Now, his thesis requires a much fuller treatment that I can muster in a digression and I will take it up in a whole new post soon. It impinges more on the bubble driven economy of the current era and it would do grave injustice to his brillant work to tackle it parenthetically. He writes in 2003: “A lasting decline in the rate of profit in the international manufacturing sector, caused by the persistence of over-capacity and over-production, has been, and continues to be, fundamentally responsible for reduced profitability and slow growth on a system-wide scale over the long term.”
Back to Japan
Let us turn back to my suspicion. When I found this book in the library and stared at figure 1.1 above, I knew I was close. One can almost see the impact of Japanese competition on German and US manufacturers. But I needed solid evidence. I found that Japanese exports were overwhelmingly concentrated. Just six sectors accounted for 90 per cent of all Japanese exports. Decomposing US manufacturing into two sectors–those facing significant Japanese competition and the rest–one can immediately see the dynamic at play:
[All data is from the BEA website. The six sectors that account for 90 per cent of Japanese exports are metal products, textiles, auto, machinery, electronics, and transport equipment. I have taken the rate of profit to be the ratio of corporate profit before tax, (Table 6.17B) and net stock of private fixed assets (Table3.1ES). This is a pretty gross measure and unlike profits after taxes and after depreciation (which is routinely manipulated to reduce the tax burden), this measure captures the underlying profitability of US manufacturers, despite overstating the surplus available to these corporations.]
The rate of profit of US manufacturers was rising sharply in the great early 1960s boom, reaching an all time high of 25 per cent in 1965. This was especially so in the advanced tradable sectors which Japan would later come to dominate. Here the high was an astounding 45 per cent. The average rate of profit of manufacturers not facing Japanese competition declined from an average of 21.4 per cent in the early sixties boom (1960-65) to a still respectable 16.8 per cent in the depth of the crisis (1976-80), a decline of 21.6 per cent. Comparing US manufacturers facing the Japanese onslaught in the same period, we find that they declined from 36.0 per cent to 18.4 per cent, declining by an astounding 48.9 per cent.

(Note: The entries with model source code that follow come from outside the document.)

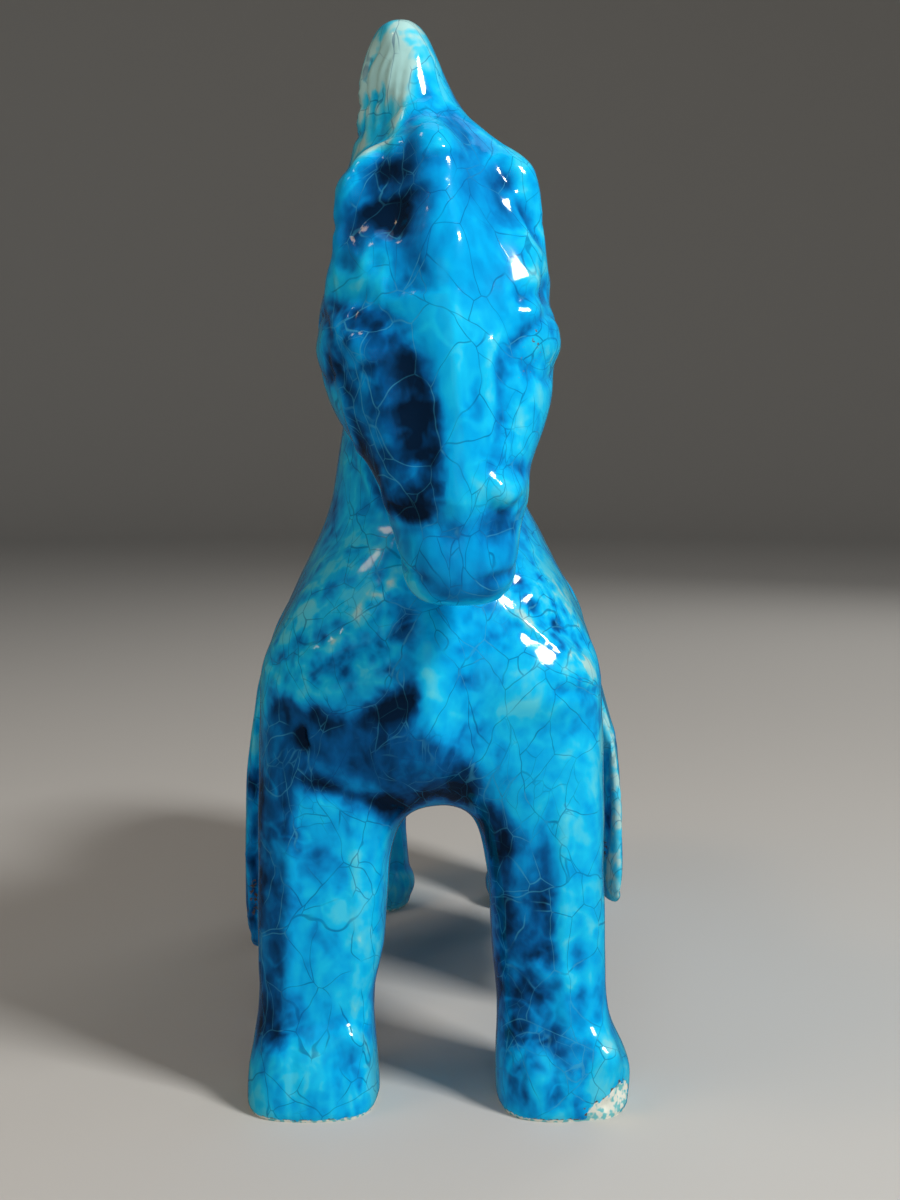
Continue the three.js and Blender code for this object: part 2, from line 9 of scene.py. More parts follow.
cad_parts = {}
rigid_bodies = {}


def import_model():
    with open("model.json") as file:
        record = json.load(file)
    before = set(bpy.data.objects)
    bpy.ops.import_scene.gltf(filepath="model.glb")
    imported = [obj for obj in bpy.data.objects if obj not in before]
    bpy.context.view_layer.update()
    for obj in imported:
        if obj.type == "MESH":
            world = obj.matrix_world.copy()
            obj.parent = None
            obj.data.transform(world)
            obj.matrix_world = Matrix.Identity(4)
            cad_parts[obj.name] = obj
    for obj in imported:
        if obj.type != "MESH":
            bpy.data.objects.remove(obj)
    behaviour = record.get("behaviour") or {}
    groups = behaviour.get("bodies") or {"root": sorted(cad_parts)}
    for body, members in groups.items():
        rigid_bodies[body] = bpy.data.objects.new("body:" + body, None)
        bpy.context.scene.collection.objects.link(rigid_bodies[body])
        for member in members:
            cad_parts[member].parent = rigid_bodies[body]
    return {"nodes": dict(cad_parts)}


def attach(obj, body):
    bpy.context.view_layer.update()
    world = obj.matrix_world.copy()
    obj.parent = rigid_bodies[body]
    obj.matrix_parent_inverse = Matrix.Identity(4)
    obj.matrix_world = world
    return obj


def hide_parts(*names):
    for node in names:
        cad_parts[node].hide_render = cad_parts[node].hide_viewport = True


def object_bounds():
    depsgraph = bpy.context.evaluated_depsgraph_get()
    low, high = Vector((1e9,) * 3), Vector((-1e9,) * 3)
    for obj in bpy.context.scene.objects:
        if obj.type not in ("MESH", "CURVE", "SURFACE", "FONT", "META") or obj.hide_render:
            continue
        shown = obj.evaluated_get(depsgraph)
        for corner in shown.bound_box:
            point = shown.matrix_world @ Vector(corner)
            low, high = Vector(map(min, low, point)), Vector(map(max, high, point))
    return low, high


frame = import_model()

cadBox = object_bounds()
mm = 0.001

# The view that the horse is seen from: its paths for sculpting and glazing are drawn in this picture,
# 900 pixels wide and 1200 high, and cast from it onto the figure.
view = {
    "place": (0.003223, -0.4803, 0.1703),
    "lookDown": math.radians(6.28),
    "across": 900,
    "high": 1200,
    "focus": 1663,
    "sensor": 36,
    "mmPerPixel": 0.23,
}

# Lights, and the point that they look at. The ones that aren't mirrored only lift the shade.
target = Vector((0, -0.05, 0.14))
lights = {
    "windowLight": {"place": (0.664, -0.569, 0.847), "size": 0.24, "watts": 11.5, "tone": "#ffffff",
                    "mirrored": True},
    "warmLamp": {"place": (-0.5, -0.28, 0.9), "size": 0.13, "watts": 0.38, "tone": "#ffd8a8",
                 "mirrored": True},
    "warmWall": {"place": (-0.6, -0.3, 0.8), "size": 0.5, "watts": 1.3, "tone": "#ffe6cc",
                 "mirrored": False},
    "roomLight": {"place": (-0.05, -1.15, 0.35), "size": 0.6, "watts": 2.8, "tone": "#f6faff",
                  "mirrored": False},
    "backLight": {"place": (0.5, 0.9, 0.6), "size": 0.4, "watts": 1.6, "tone": "#ffffff",
                  "mirrored": False},
    "ceilingLight": {"place": (0.1, 0.3, 1.7), "size": 1.2, "watts": 2, "tone": "#f4f7ff",
                     "mirrored": True},
}


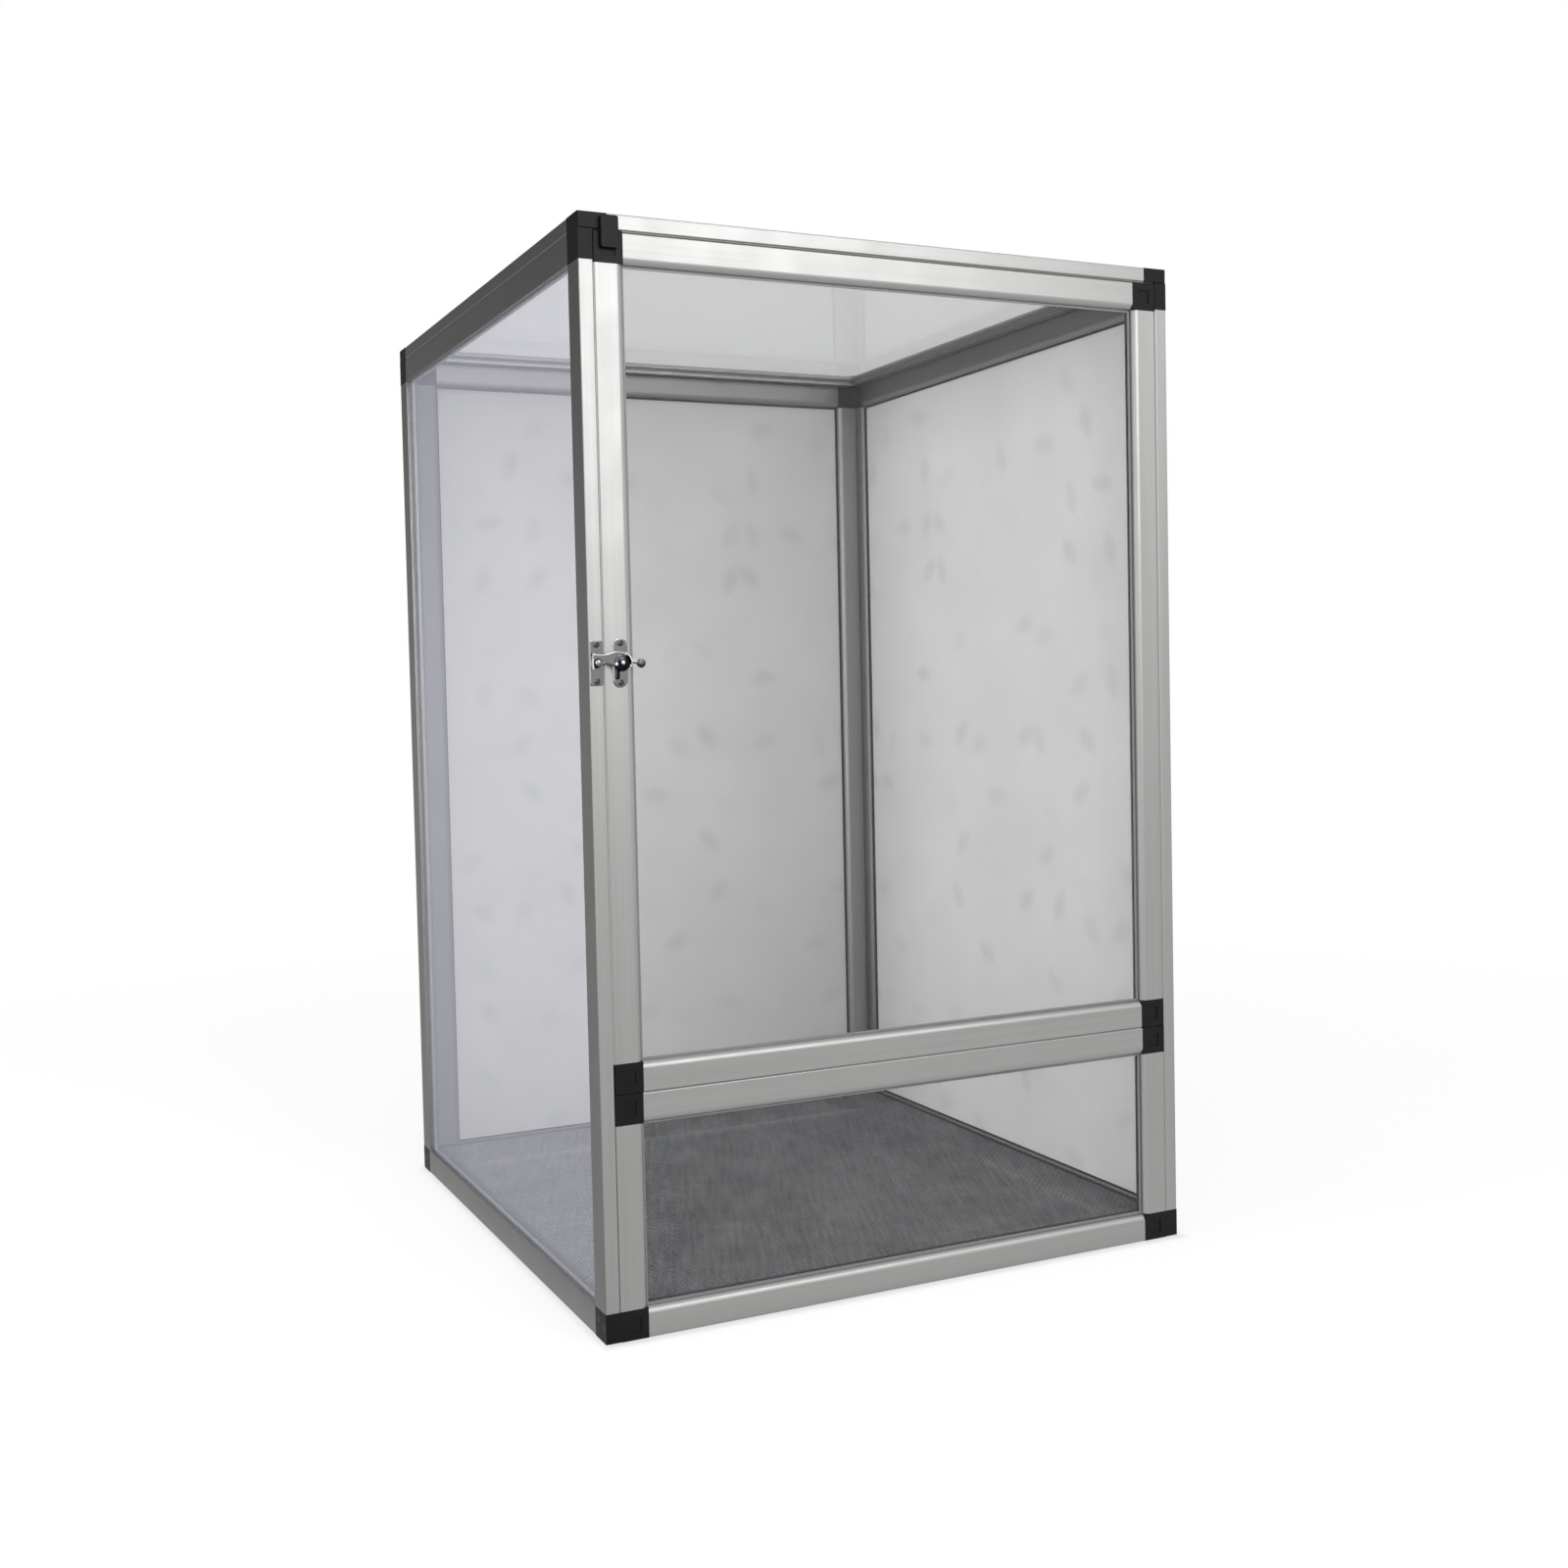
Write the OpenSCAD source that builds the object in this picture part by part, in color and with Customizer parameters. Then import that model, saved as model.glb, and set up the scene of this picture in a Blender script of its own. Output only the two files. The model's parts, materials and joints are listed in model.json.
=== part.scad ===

Let us stick to the 1960-65 vs 1976-80 comparison. Total nominal profits of US manufacturers not facing the Japanese grew from $100 billion to $303 billion, while those facing the Japanese onslaught saw their profits grow from $76 billion to $168 billion. Meanwhile, inflation had averaged 5 per cent a year in the interim period, wiping out half the value of the dollar between 1960 and 1976. Whence, in real terms (in 1960 dollars) profits in the lucky sector grew from $97 billion to $146 billion, while US manufacturers in what was now essentially hand-to-hand combat with Japanese manufacturers saw their total real profits grow from $73 billion to only $82 billion even as real fixed investment (in 1960 dollars) ballooned from $450 billion in 1960-65 to $861 billion in 1976-80. This, despite $1,097 billion (in 1960 dollars) poured into fixed assets (again by US manufacturers facing Japanese competition alone) in the intervening period (1966-75). Therefore, even as the share of US manufacturers facing the Japanese grew in terms of real capital deployed from 46 per cent to 54 per cent of US manufacturers as a whole, their share of total profits declined from 75 per cent to 57 per cent. I can keep going on but let me not belabor the point: the principal driver of the collapse of the profit rates of US manufacturers and hence of the structural crisis was Japanese competition.
Let me emphasize something at this point. I think it is pretty obvious that Brenner is not ignoring the role of the Japanese. His emphasis is on the systemic problem of excess capacity and over production in the advanced industrial economies, which is a pretty solid framework of analysis as he amply demonstrates. However, I do think something significant is being missed by the tightness of the framework.
The missing link
Why did Japan suddenly become such a powerhouse? How did it come about that Japan summarily outcompeted the big boys in the most advanced sectors of the day?? I don’t think it was just that Japan had a laggard’s low-cost advantage. I suspect it was the container revolution of the 1960s that drove down transport costs and brought Japan effectively closer to the United States by a magnitude. It was this underlying technological transformation of the world-economy that made Japanese manufacturers increasingly competitive vis-à-vis their American and German rivals. It’s hard to find historical figures but a number thrown around in the industry is that the intermodel transport revolution has reduced real costs to 3 per cent of what they were in the 1950s when the first of the containers were deployed. It was this underlying technological transformation of the world-economy that made Japanese manufacturing so competitive. The dominance of Japan (and now East Asia) in this network is hard to miss. Here is a map of container traffic by site of origin. [A TEU is a standard twenty foot unit.]
The other key reason is simply that the Japanese pioneered many advanced techniques which made them better than American corporations. For instance, they were the first to outsource and exploit their semi-periphery. Japanese firms were nimble and pioneered the ‘flying-geese model’: Japan led a sting of vibrant export-led economies (the Asian tigers), who outsourced low cost, low value-added processes to cheap south-East Asian economies in a complex network of subcontracting relationships. Indeed, a huge amount of Japanese FDI went to develop these feeder sectors in the highly productive and low-cost periphery of the Japanese-led system. And when Western corporations finally caught up, it was precisely by adapting Japanese techniques: outsourcing, subcontracting, off-shoring, ‘Just in time inventory management’, trimming down firms to make them more nimble, refocus on ‘core competencies’, and so on and so forth. Of course, let us not forget the role of MITI which managed this explosion with careful planning and deployment of financial resources with a financial sector subservient to the needs of the dominant export-oriented manufacturers.
When the Japanese onslaught finally slowed down, Japan went through a massive asset bubble in the late 1980s. Even as the underlying profitability of Japanese manufacturers went into long term decline, the Japanese economy saw a supermassive bubble in real estate and asset prices. Real-estate prices rose by a factor of ten during the 80s. By mid-decade, American manufacturing had emerged leaner and meaner, by shedding jobs and cutting wages and increasing productivity.
By 1990, Japan was finally reconquered by the United States.